What follows is a listing. Return every line of it exactly.

## BEGIN

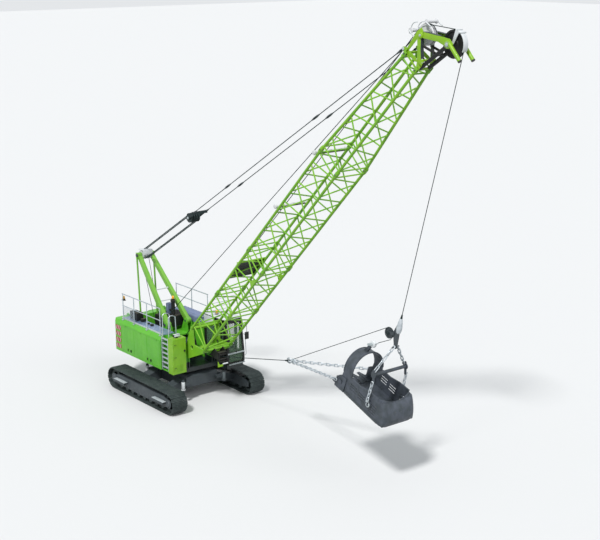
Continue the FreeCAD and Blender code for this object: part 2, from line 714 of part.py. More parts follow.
gantry_pin = V(d.gantry_top_x - 10, 0, d.gantry_top_z + 20)
bridle_pin = V(d.bridle_x, 0, d.bridle_z)
reeving_line = (bridle_pin - gantry_pin).normalize()
reeving_normal = reeving_line.cross(Y)


def gantry_sheaves():
    shapes = []
    for k in range(4):
        y = (k - 1.5) * 110
        shapes.append(sheave(gantry_pin.x, gantry_pin.z, y, stay_sheave_width, d.stay_sheave_radius, 45.3,
                             reeving_normal, dished=False))
    feature("gantry_sheaves", Part.makeCompound(shapes))


# ---------------------------------------------------------------- lamps, beacons, exhaust, mirrors

stack_x = -d.cooler_front - 170
stack_y = 150


def beacon(base):
    """Squat lamp on a wider foot."""
    return fused([bar(base, base + Z * 60, 62, 12), bar(base + Z * 60, base + Z * 170, 52, 12)])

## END

● **EXPECTED OUTPUT**:
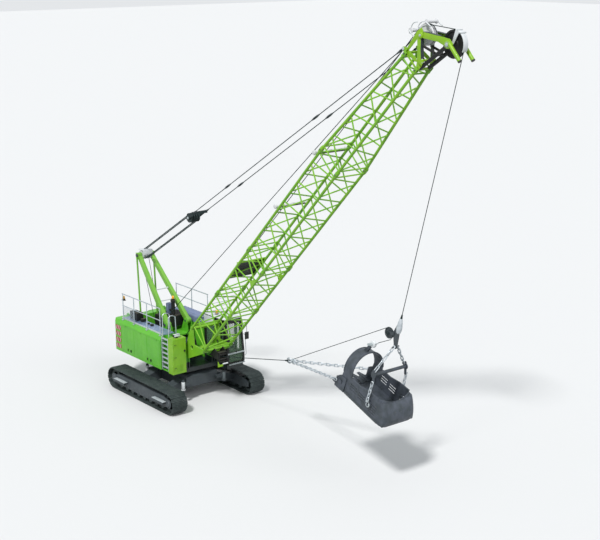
Continue the FreeCAD and Blender code for this object: part 2, from line 714 of part.py. More parts follow.
gantry_pin = V(d.gantry_top_x - 10, 0, d.gantry_top_z + 20)
bridle_pin = V(d.bridle_x, 0, d.bridle_z)
reeving_line = (bridle_pin - gantry_pin).normalize()
reeving_normal = reeving_line.cross(Y)


def gantry_sheaves():
    shapes = []
    for k in range(4):
        y = (k - 1.5) * 110
        shapes.append(sheave(gantry_pin.x, gantry_pin.z, y, stay_sheave_width, d.stay_sheave_radius, 45.3,
                             reeving_normal, dished=False))
    feature("gantry_sheaves", Part.makeCompound(shapes))


# ---------------------------------------------------------------- lamps, beacons, exhaust, mirrors

stack_x = -d.cooler_front - 170
stack_y = 150


def beacon(base):
    """Squat lamp on a wider foot."""
    return fused([bar(base, base + Z * 60, 62, 12), bar(base + Z * 60, base + Z * 170, 52, 12)])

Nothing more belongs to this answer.